One of our researchers found and read it, he recommended that our team review it. An ornithologist happened to find a bigfoot that was seriously injured. The story is about a conversation he had with the biped. The conversation was tape recorded and that tape was submitted to experts who stated that a human could not have stated the words.North America Bigfoot Search (NABS)

No attempt, apparently, was  made to verify any of the claims made in the story. No tape recording of the “conversation,”  presumably a very important anthropological or zoological document, ever was archived. Not only is this not a true story, it is an implausible one; and its real author, a novelist, poet, and English professor residing in Northern California, has been found and has confessed to his playful “hoax.” His name is Jim Dodge. He is the critically acclaimed author of such underground classics as Stone Junction, Not Fade Away and Fup.

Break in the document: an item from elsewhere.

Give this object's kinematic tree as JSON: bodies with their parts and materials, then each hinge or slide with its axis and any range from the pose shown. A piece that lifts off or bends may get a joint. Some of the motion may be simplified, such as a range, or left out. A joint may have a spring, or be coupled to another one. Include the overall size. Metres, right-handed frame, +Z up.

Jim Dodge, in his fairly recent form.

The story was first published in 1970s in a “street sheet” ‘zine, Unjustified Margins, in Arcata, California. It was later released as a nicely hand-bound 16-page, fine press chapbook, by Floating Island Publications, of Cedarville, CA, in 1998. Supposedly, the story goes, in 1975 a scientist out doing field research in Northern California finds a wounded Bigfoot named Shadarue who is near death due to a fall and being covered by a rock slide. He speaks with this sentient and intelligent creature, and it speaks eloquently, in refined, perfect English. It claims to be of the “Priorian” (as in “prior,” or “before,” we assume) race of beings. It also claims to be of the “moon families.” The being then goes on to explain a fairly complex philosophy and culture centered upon balance and their interconnection with nature. Far from being all about survival, a scrappy evolutionary relic of a bygone epoch, this creature is a full-blown, natural-born Thoreau, a John Muir without hiking boots, a wise man without the need of civilization, temples or schools. The author’s name is given as one Gordon Langley Ives. There is one problem, however: he never existed. No record of his name or professional career could be found anywhere.

Some in the Bigfooting world have been talking about this book as if it were a true story, and as if it supported the idea that Sasquatch is not only intelligent, but capable of learning and fluently speaking English whilst discoursing upon abstruse Philosophy. Now, we will grant that Bigfoot does indeed have capabilities which elude our understanding (like the rabbit and the hat quote, above), but this one just seemed to be WAY too big a stretch. The tale seems really far-flung: too human, too similar to us, with too many human cultural devices to have come from another species. But who knows? The world is full of Mystery! Many claim to have had such interactions with the Bigfoot, and who are we to assume they have not? We have not even been able to prove that Bigfoot exist, let alone have we determined the nature of their being.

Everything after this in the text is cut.